I’d like to be able to use a physical controller plugged to a Pixelblaze+Sensor board to control a pattern dynamically, to drive for example a wireless wearable running the Pico.
I could build mine, but i’m wondering if i might be able to save time (and get something a bit more aesthetic) by buying an already made board with a bunch of buttons/potentiometers/sliders, and simply plug it to the inputs so i can concentrate on the code ?
Or maybe even better, being able to interface an actual simple controller, for example MIDI and interpret it with PB code ?
Maybe someone has experience with this ?
Thank you !
This is a great idea, but I don’t think anyone’s built anything ready-made like this yet.
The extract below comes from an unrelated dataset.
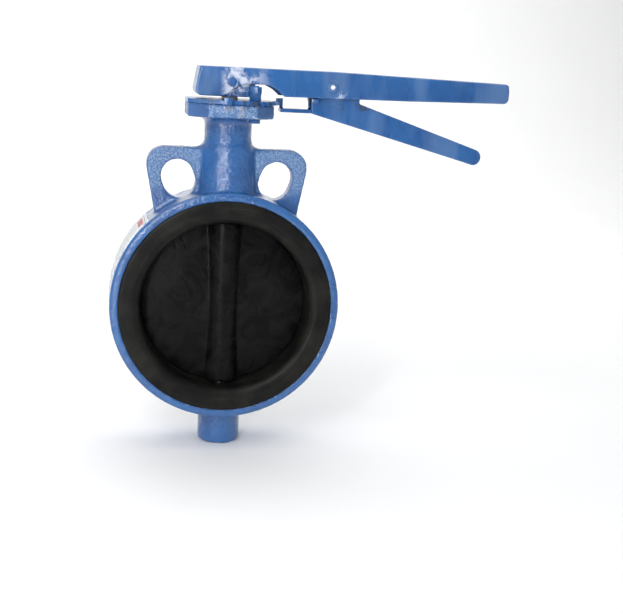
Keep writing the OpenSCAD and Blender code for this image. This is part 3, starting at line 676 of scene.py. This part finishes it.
class VALVE_OT_casting(bpy.types.Operator):
    """Build the cast body, with its sand marks"""
    bl_idname = "valve.casting"
    bl_label = "Cast body"

    def execute(self, context):
        sizes = context.scene.valve_casting
        piece = merged_copy("body", "casting")
        even_skin(piece, sizes.grid, passes=5)

        def sand(place):
            radius = math.hypot(place.x, place.z)
            if radius < RING_OUTSIDE:
                return 0.0
            ear = smooth_step(*EAR_SAND_X, abs(place.x)) * smooth_step(*EAR_SAND_Z, place.z)
            flange = smooth_step(*FLANGE_SAND_FOOT, place.z)
            flange *= 1 - smooth_step(*FLANGE_SAND_TOP, place.z)
            outer = RING_SAND if math.hypot(place.x, place.y) > STEM_CLEARANCE else 0.0
            return max(ear, flange, outer)

        def shoulder(place):
            if math.hypot(place.x, place.y) < STEM_CLEARANCE:
                return 0.0
            rise = abs(place.z - sizes.shoulder)
            return (1 - smooth_step(*SHOULDER_RISE, rise)) * (1 - smooth_step(*SHOULDER_X, abs(place.x)))

        weigh(piece, "shoulder", shoulder)
        apply_modifier(piece, "SMOOTH", factor=0.5, iterations=sizes.shoulder_passes, vertex_group="shoulder")
        weigh(piece, "sand", sand)
        grain = bpy.data.textures.new("sand_mould", "CLOUDS")
        grain.noise_scale = sizes.sand_grain
        grain.noise_depth = 3
        apply_modifier(piece, "DISPLACE", texture=grain, texture_coords="LOCAL", strength=sizes.sand_depth,
                       mid_level=0.5, vertex_group="sand")
        smooth_all(piece)
        settle(piece, BODY, "cast_enamel", "body")
        return {"FINISHED"}


class VALVE_OT_seat(bpy.types.Operator):
    """Build the rubber seat that lines the ring and laps its faces"""
    bl_idname = "valve.seat"
    bl_label = "Rubber seat"

    def execute(self, context):
        sizes = context.scene.valve_inside
        piece = merged_copy("seat_liner", "seat_moulding")
        even_skin(piece, sizes.seat_grid, passes=3)

        def crown(place):
            if math.hypot(place.x, place.z) > CROWN_EDGE:
                return 0.0
            return 1 - smooth_step(*CROWN_Y, abs(place.y))

        # A low crown round the bore closes on the disc's edge and slightly overlaps it
        weigh(piece, "crown", crown)
        apply_modifier(piece, "DISPLACE", strength=sizes.seat_crown, mid_level=0.0, vertex_group="crown")
        smooth_all(piece)
        settle(piece, BODY, "seat_rubber", "seat_liner")
        return {"FINISHED"}


class VALVE_OT_disc(bpy.types.Operator):
    """Build the disc and the two pins that fix it to the stem"""
    bl_idname = "valve.disc"
    bl_label = "Disc and pins"

    def execute(self, context):
        piece = merged_copy("disc", "disc_finished")
        even_skin(piece, context.scene.valve_inside.disc_grid, passes=4)
        smooth_all(piece)
        settle(piece, MOVING, "disc_coating", "disc")
        eased_piece("disc_pins", MOVING, "stainless", 0.4 * MILLIMETRE)
        return {"FINISHED"}


class VALVE_OT_stem(bpy.types.Operator):
    """Build the stem, its retaining ring, bushes, washers and seals"""
    bl_idname = "valve.stem"
    bl_label = "Stem and bearings"

    def execute(self, context):
        eased_piece("stem", MOVING, "stainless", 0.4 * MILLIMETRE)
        eased_piece("stem_circlip", MOVING, "spring_steel", 0.2 * MILLIMETRE)
        for node in ("upper_bush", "neck_bush", "lower_bush", "thrust_washer", "bottom_washer"):
            eased_piece(node, BODY, "bronze", 0.3 * MILLIMETRE)
        eased_piece("stem_o_rings", BODY, "seal_rubber", 0.1 * MILLIMETRE)
        return {"FINISHED"}


class VALVE_OT_notch_plate(bpy.types.Operator):
    """Build the notched plate and its countersunk screws"""
    bl_idname = "valve.notch_plate"
    bl_label = "Notch plate"

    def execute(self, context):
        eased_piece("notch_plate", BODY, "pressed_enamel", 0.5 * MILLIMETRE)
        eased_piece("plate_screws", BODY, "zinc_steel", 0.2 * MILLIMETRE)
        return {"FINISHED"}


class VALVE_OT_stop(bpy.types.Operator):
    """Build the stop bolt with its nut and lock nut"""
    bl_idname = "valve.stop"
    bl_label = "Stop bolt and nuts"

    def execute(self, context):
        eased_piece("stop_bolt", BODY, "pressed_enamel", 0.5 * MILLIMETRE)
        eased_piece("stop_nuts", BODY, "pressed_enamel", 0.6 * MILLIMETRE)
        return {"FINISHED"}


class VALVE_OT_lever(bpy.types.Operator):
    """Build the pressed lever, its hub and the cross pin"""
    bl_idname = "valve.lever"
    bl_label = "Hand lever"

    def execute(self, context):
        sizes = context.scene.valve_sheet
        piece = merged_copy("lever", "lever_pressing")
        even_skin(piece, sizes.lever_grid, passes=3)

        def bend(place):
            top = LEVER_HIGH.z - place.z
            fall = smooth_step(*LEVER_FALL_X, place.x) * LEVER_FALL
            return 1 - smooth_step(sizes.bend_reach * 0.8, sizes.bend_reach * 1.4, top - fall)

        weigh(piece, "bend", bend)
        apply_modifier(piece, "SMOOTH", factor=0.5, iterations=sizes.bend_passes, vertex_group="bend")
        smooth_all(piece)
        settle(piece, MOVING, "pressed_enamel", "lever")
        eased_piece("lever_hub", MOVING, "pressed_enamel", 0.6 * MILLIMETRE)
        eased_piece("cross_pin", MOVING, "pressed_enamel", 0.6 * MILLIMETRE, segments=3)
        return {"FINISHED"}


class VALVE_OT_trigger(bpy.types.Operator):
    """Build the squeeze trigger, its pivot pin and its spring"""
    bl_idname = "valve.trigger"
    bl_label = "Trigger"

    def execute(self, context):
        sizes = context.scene.valve_sheet
        piece = merged_copy("trigger", "trigger_pressing")
        even_skin(piece, sizes.trigger_grid, passes=5)
        smooth_all(piece)
        settle(piece, TRIGGER, "pressed_enamel", "trigger")
        eased_piece("trigger_pin", MOVING, "zinc_steel", 1.2 * MILLIMETRE, segments=5,
                    finish="pressed_enamel")
        eased_piece("trigger_spring", MOVING, "spring_steel", 0.05 * MILLIMETRE)
        return {"FINISHED"}


class VALVE_OT_name_plate(bpy.types.Operator):
    """Build the foil plate on the ring, mapped for its print"""
    bl_idname = "valve.name_plate"
    bl_label = "Name plate"

    def execute(self, context):
        piece = merged_copy("name_plate", "name_plate_finished")
        flatten_faces(piece, math.radians(0.05))
        angles = [math.atan2(v.co.z, -v.co.x) for v in piece.data.vertices]
        low, high = min(angles), max(angles)
        layer = piece.data.uv_layers.new(name="print")
        for corner in piece.data.loops:
            place = piece.data.vertices[corner.vertex_index].co
            across = (math.atan2(place.z, -place.x) - low) / (high - low)
            along = (place.y - LABEL_LOW.y) / (LABEL_HIGH.y - LABEL_LOW.y)
            layer.data[corner.index].uv = (across, along)
        smooth_shade(piece)
        settle(piece, BODY, "foil", "name_plate")
        return {"FINISHED"}


# ---------------------------------------------------------------- stage

def aim(thing, target):
    """Turn an object's -Z toward a point."""
    direction = Vector(target) - thing.location
    thing.rotation_euler = direction.to_track_quat("-Z", "Y").to_euler()


class VALVE_OT_stage(bpy.types.Operator):
    """Set the floor, the lights and the camera"""
    bl_idname = "valve.stage"
    bl_label = "Stage"

    def execute(self, context):
        stage = context.scene.valve_stage
        self.lay_floor(stage)
        self.hang_lights(stage)
        self.light_world(stage)
        self.set_camera(context.scene, stage)
        return {"FINISHED"}

    def lay_floor(self, stage):
        """A floor whose far edge turns up into a backdrop, with a wide cove at its foot."""
        slack = 0.01
        deselect_all()
        bpy.ops.mesh.primitive_plane_add(size=stage.floor_size, location=(0, 0, PACKED_BOX[0].z))
        floor = bpy.context.object
        floor.name = "floor"
        bpy.ops.object.transform_apply(location=True, rotation=True, scale=True)
        bpy.ops.object.mode_set(mode="EDIT")
        bpy.ops.mesh.select_mode(type="EDGE")
        bpy.ops.mesh.select_all(action="DESELECT")
        bpy.ops.object.mode_set(mode="OBJECT")
        back = stage.floor_size / 2 - slack
        for edge in floor.data.edges:
            edge.select = all(floor.data.vertices[i].co.y > back for i in edge.vertices)
        bpy.ops.object.mode_set(mode="EDIT")
        bpy.ops.mesh.extrude_region_move(TRANSFORM_OT_translate={"value": (0, 0, stage.floor_size / 2)})
        bpy.ops.object.mode_set(mode="OBJECT")
        foot = PACKED_BOX[0].z + slack
        for edge in floor.data.edges:
            places = [floor.data.vertices[i].co for i in edge.vertices]
            edge.select = all(place.y > back and place.z < foot for place in places)
        bpy.ops.object.mode_set(mode="EDIT")
        bpy.ops.mesh.bevel(offset=stage.floor_size / 4, segments=24)
        bpy.ops.object.mode_set(mode="OBJECT")
        bpy.ops.object.shade_smooth()
        floor.data.materials.append(finish_named("floor_paint"))

    def hang_lights(self, stage):
        """Area lights, each aimed at the valve or at a place of its own."""
        # Name, place, power, width and height
        lights = (
            ("key", (-0.70, -1.05, 1.30), stage.key_power, 0.9, 0.9),
            ("strip", (-0.31, -0.80, 0.33), stage.strip_power, 0.035, 0.85),
            ("fill", (1.2, -1.1, 0.7), stage.fill_power, 1.2, 1.2),
            ("top", (0.1, 0.5, 1.9), stage.top_power, 2.4, 2.4),
            ("backdrop", (0.0, 0.9, 1.5), stage.backdrop_power, 2.5, 0.6),
        )
        valve_middle = (0, 0, 0.10)
        targets = {"strip": (0, 0, 0.33), "backdrop": (0, stage.floor_size / 2, 0.5)}
        for name, place, power, width, height in lights:
            deselect_all()
            bpy.ops.object.light_add(type="AREA", location=place)
            light = bpy.context.object
            light.name = name
            light.data.shape = "RECTANGLE"
            light.data.energy = power
            light.data.size = width
            light.data.size_y = height
            aim(light, targets.get(name, valve_middle))

    def light_world(self, stage):
        """A room that is dim in front of the valve and bright behind and above it."""
        world = bpy.data.worlds.new("studio")
        world.use_nodes = True
        nodes, links = world.node_tree.nodes, world.node_tree.links
        toward = nodes.new("ShaderNodeTexCoord").outputs["Generated"]
        split = nodes.new("ShaderNodeSeparateXYZ")
        links.new(toward, split.inputs["Vector"])
        back = nodes.new("ShaderNodeMapRange")
        back.interpolation_type = "SMOOTHSTEP"
        links.new(split.outputs["Y"], back.inputs["Value"])
        for name, value in (("From Min", -0.1), ("From Max", 0.8), ("To Min", stage.front_glow),
                            ("To Max", stage.back_glow)):
            back.inputs[name].default_value = value
        nodes["Background"].inputs["Color"].default_value = (0.97, 0.98, 1.0, 1.0)
        links.new(back.outputs["Result"], nodes["Background"].inputs["Strength"])
        bpy.context.scene.world = world

    def set_camera(self, scene, stage):
        """A camera at its place, turned by azimuth, elevation and roll."""
        azimuth, elevation, roll = stage.azimuth, stage.elevation, stage.roll
        back = Vector((math.sin(azimuth) * math.cos(elevation), -math.cos(azimuth) * math.cos(elevation),
                       math.sin(elevation)))
        level = Vector((math.cos(azimuth), math.sin(azimuth), 0))
        upright = back.cross(level)
        right = math.cos(roll) * level + math.sin(roll) * upright
        up = math.cos(roll) * upright - math.sin(roll) * level
        deselect_all()
        bpy.ops.object.camera_add(location=stage.place)
        camera = bpy.context.object
        camera.data.lens = stage.lens
        camera.data.sensor_width = stage.sensor
        turn = Matrix((right, up, back)).transposed().to_4x4()
        camera.matrix_world = Matrix.Translation(stage.place) @ turn
        scene.camera = camera
        scene.view_settings.view_transform = "Standard"


# ---------------------------------------------------------------- add-on

class VALVE_PT_panel(bpy.types.Panel):
    """Lists the valve's pieces"""
    bl_idname = "VALVE_PT_panel"
    bl_label = "Butterfly valve"
    bl_space_type = "VIEW_3D"
    bl_region_type = "UI"
    bl_category = "Valve"

    def draw(self, context):
        for step in STEPS:
            self.layout.operator(step.bl_idname)
        for group in GROUPS:
            settings = getattr(context.scene, group)
            box = self.layout.box()
            for name in settings.bl_rna.properties.keys():
                if name not in {"rna_type", "name"}:
                    box.prop(settings, name)


GROUPS = {
    "valve_casting": CastingSettings,
    "valve_inside": InsideSettings,
    "valve_sheet": SheetSettings,
    "valve_enamel": EnamelSettings,
    "valve_stage": StageSettings,
}
STEPS = (
    VALVE_OT_casting, VALVE_OT_seat, VALVE_OT_disc, VALVE_OT_stem, VALVE_OT_notch_plate, VALVE_OT_stop,
    VALVE_OT_lever, VALVE_OT_trigger, VALVE_OT_name_plate, VALVE_OT_stage,
)


def register():
    for kind in (*GROUPS.values(), *STEPS, VALVE_PT_panel):
        bpy.utils.register_class(kind)
    for name, kind in GROUPS.items():
        setattr(bpy.types.Scene, name, PointerProperty(type=kind))


def unregister():
    for name in GROUPS:
        delattr(bpy.types.Scene, name)
    for kind in reversed((*GROUPS.values(), *STEPS, VALVE_PT_panel)):
        bpy.utils.unregister_class(kind)


def main():
    """Build every piece and the stage."""
    register()
    for step in STEPS:
        category, name = step.bl_idname.split(".")
        getattr(getattr(bpy.ops, category), name)()


if __name__ == "__main__":
    main()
The MIDI bridge sounds like a bit more work since we don’t have the instruction set necessary to decode MiDI directly in PB code. I know “CV” (control voltage, unipolar 0-5V) is popular in analog synths and Eurorack, and that some advanced MIDI controllers like the MPC X can output CV. This would mean just attaching a CV output directly to ADC pins (use a voltage divider to respect the 3.3V max on some pins).
Another option someone could make would be a nice set of physical controls for the 5 ADC pins on the output expander (toggle/trigger/potentiometer). This is convenient because the relevant pins are all on one header, whereas the IO pins on a standard PB are spread across the bottom solder pads.
If you embark on either yourself, have a look at the new GPIO docs.
Here’s one way, with the warning that this is all theoretical until it’s actually working.
It looks like there are UART pins exposed on the feather, so use its USB- type A plug as a generic USB-MIDI host to receive data from the USB MIDI controller.
Then, do some simple math to normalize the incoming MIDI values to PB-standard 0…1 floating point values, and send those values out of the UART disguised as PB sensor board data.
This way, the existing sample programs for the sensor board will also work with the midi controller. You’re essentially fooling the PB into thinking a sensor board is connected. So you could also hijack the accelerometer, microphone, light sensor, and all the other data channels that the sensor board sends out.
I think you should also be able to daisy-chain the sensor board to the feather, read whichever data you want from the sensor board, and hijack the remaining data channels for MIDI control.